Вернувшись домой так, как потом — слыхала — говаривал сам батюшка — «с чем приехала, с тем и уехала», и не получив от старца ни утешения, ни наставления за невысказанное мною ему смущение, я стала вдвое больше тосковать. К тому же и страх чего-то стал нападать на меня вдвое больше.
Видя меня такой изменившейся и расстроенной, очень близкая ко мне особа одна, знавшая наши домашние дела, у которой моя дочь почти выросла на руках, стала меня смущать просьбой — разрешить ей хотя узнать (вопреки старцевой заповеди «не узнавать»), что случилось с женихом моей дочери. «Ну, положим, — говорила она, — вы уже считаете старца за святого и связаны его словом, а я — то при чем тут? Наконец, мне ваша дочь так же близка, и я хочу знать, что с ним сделалось». Искушение для меня было слишком велико. Я поддалась, точно разум был отнят у меня, и сказала: «Ну, делайте как хотите». Скоро я почувствовала и упрек совести. Ведь могла же я удержать ее своим несогласием, и она бы меня послушалась. Наконец, не все ли это было равно, кто бы из нас написал — она или я. Да и он хорошо это знал.
Наказание за непослушание старцу не замедлило воспоследовать: ответ был получен. Письмо было полно отчаяния: писали, просили спасти от неминуемой ужасной смерти, для чего требовалась высылка порядочной суммы денег. Обращались с просьбой ко мне. Неопытная, доверчивая, не привыкшая к столкновению с разнородными людьми, я поверила, тронувшись безвыходным положением молодого человека. Но предварительно послала его письмо целиком к старцу, прося у него благословения помочь находившемуся в беде, с вопросом, впрочем, как поступить. Батюшка ответил мне телеграммой, значения которой я тогда не поняла. Спрашивать еще, мне показалось, будет долго; побоялась, как бы что не случилось с ним. Деньги наши — последние крохи были у нас на руках. Я просила своих, послать ли; мои согласились. И я послала, не написав при этом почти ничего, в надежде, что сами догадаются уведомить меня в получении денег и выслать обеспечение на них. Но этого ничего не было. Мне почувствовался обман. Я поехала к старцу и, припав к нему, с раскаянием сказала: «Простите, батюшка, я вам не поверила». С какой любовью и сожалением он обратился ко мне! — «Отчего же ты мне не поверила? Впрочем, это вам всем полезно — лучше будете разбирать людей».

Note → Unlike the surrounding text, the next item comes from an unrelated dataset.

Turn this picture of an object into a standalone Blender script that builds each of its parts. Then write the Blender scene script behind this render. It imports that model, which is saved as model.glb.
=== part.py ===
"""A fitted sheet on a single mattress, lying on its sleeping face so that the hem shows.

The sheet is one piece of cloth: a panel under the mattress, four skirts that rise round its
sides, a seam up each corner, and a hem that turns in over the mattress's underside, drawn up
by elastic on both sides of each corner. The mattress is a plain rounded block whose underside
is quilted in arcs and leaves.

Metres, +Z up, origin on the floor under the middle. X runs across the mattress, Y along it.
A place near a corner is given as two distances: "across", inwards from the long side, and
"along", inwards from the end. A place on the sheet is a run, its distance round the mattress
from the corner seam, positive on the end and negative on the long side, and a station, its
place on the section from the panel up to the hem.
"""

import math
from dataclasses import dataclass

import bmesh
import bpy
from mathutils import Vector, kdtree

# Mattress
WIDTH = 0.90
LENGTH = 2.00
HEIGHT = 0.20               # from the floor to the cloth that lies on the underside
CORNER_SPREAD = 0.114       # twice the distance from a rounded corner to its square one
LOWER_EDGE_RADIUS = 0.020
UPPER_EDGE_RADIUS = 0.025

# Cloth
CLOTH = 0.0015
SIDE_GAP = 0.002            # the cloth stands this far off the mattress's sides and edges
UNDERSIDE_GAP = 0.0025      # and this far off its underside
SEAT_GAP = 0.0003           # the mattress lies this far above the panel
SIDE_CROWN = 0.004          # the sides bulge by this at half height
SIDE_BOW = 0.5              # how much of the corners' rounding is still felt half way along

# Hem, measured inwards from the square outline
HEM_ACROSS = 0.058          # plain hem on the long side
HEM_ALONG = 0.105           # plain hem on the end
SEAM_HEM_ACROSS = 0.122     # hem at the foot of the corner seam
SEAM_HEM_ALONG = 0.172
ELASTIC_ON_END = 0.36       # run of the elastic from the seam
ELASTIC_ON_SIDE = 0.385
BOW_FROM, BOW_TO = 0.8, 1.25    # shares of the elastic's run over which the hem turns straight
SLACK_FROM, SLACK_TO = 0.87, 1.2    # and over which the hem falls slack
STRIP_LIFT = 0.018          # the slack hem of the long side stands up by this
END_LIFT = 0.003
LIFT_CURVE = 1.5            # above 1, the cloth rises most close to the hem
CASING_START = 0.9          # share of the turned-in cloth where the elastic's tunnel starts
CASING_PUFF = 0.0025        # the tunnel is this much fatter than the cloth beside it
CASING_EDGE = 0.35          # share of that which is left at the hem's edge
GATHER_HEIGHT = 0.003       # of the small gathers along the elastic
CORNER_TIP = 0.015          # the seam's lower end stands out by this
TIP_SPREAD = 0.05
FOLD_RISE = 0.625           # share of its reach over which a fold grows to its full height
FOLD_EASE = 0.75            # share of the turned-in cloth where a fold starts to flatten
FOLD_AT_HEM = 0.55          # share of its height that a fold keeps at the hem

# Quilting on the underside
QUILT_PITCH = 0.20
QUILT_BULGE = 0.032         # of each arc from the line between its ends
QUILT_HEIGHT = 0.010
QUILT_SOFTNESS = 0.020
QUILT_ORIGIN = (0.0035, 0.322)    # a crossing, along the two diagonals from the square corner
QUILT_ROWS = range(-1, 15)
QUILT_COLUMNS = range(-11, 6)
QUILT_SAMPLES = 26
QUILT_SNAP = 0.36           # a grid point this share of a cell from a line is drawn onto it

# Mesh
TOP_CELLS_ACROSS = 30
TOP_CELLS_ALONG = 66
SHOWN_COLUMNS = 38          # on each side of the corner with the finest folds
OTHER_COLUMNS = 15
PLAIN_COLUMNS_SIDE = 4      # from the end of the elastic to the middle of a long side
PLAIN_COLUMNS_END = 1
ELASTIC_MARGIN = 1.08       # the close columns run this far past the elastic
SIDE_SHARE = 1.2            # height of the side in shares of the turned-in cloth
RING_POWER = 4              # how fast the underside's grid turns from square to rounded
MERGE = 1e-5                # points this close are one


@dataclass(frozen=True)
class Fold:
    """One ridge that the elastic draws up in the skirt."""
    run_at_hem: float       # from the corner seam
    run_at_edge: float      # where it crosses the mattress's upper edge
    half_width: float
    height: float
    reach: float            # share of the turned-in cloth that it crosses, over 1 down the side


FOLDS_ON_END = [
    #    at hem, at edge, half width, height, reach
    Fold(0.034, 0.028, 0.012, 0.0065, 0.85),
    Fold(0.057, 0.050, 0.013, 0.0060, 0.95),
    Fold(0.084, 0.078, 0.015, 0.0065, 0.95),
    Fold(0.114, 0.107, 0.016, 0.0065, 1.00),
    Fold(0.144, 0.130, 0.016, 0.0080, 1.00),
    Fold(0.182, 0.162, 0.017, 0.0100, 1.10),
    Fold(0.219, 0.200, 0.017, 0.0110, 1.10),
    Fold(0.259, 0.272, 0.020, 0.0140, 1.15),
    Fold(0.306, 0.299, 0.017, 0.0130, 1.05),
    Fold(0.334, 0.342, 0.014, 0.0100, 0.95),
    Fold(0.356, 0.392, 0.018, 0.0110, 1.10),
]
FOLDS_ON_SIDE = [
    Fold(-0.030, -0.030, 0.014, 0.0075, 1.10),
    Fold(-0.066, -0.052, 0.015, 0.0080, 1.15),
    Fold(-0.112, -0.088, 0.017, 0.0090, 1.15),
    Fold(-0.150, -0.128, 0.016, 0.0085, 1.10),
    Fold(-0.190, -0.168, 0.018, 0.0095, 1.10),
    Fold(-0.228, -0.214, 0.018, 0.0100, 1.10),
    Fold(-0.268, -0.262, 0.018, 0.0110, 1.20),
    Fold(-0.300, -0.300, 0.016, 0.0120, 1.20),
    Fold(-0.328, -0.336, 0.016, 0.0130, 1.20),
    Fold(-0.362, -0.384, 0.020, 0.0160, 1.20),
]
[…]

Я осталась тогда около старца пожить некоторое время, чтобы отдохнуть от всех передряг. Раз, я помню, меня позвали к нему утром. Но лишь только я стала на колени перед батюшкой, как он встал и ушел в свою спаленку. Я как стояла на коленях, так и осталась подле его постельки в раздумье — куда же это батюшка ушел. Старца долго не было. Наконец он вернулся и, подойдя ко мне, хлопнув меня по голове, сказал: «Монашкой будешь. Только не спеши». Какая-то радость и вместе испуг почувствовались мною от слов батюшки. Я не могла понять, как это может быть. Муж мой был жив, и еще дочь была на руках. «Я боюсь», — был мой глупый ответ старцу.
Еще раз, на общем благословении, монахини при мне стали задавать вопросы старцу относительно их монашеской жизни. Мне, ничего этого не понимавшей, все показалось до того мелочным и глупым, что я подумала: возможно ли и как не совестно спрашивать о таких пустяках старца. Оставшись с ним одна, я высказала ему это. А батюшка мне ответил: «Не осуждай, из мелочей составляется крупное»; и добавил: «Сама такая же мелочная будешь и спрашивать станешь обо всем». Мне подумалось: «Ну, я до этого не дойду».
В этот раз батюшка оттягивал мой отъезд; оставил меня пожить подле себя. Мне он сказал: «Я буду тебя брать, когда придется и мне будет свободно, а ты сиди в хибарке, — моя хибарка всему тебя научит, и терпению, и смирению». Правду сказал батюшка. В этой хибарке мне пришлось многое испытать, потерпеть и многому научиться.
Уезжая в этот раз от него, я сказала: «Батюшка! Я что-то привязалась к вам». Батюшка поднял ручку и погладил меня слегка по лбу. Я продолжала: «Только я боюсь избаловаться подле вас; дома мне очень трудно живется, а здесь хорошо». «Нет, — сказал батюшка, — ты подле меня не избалуешься».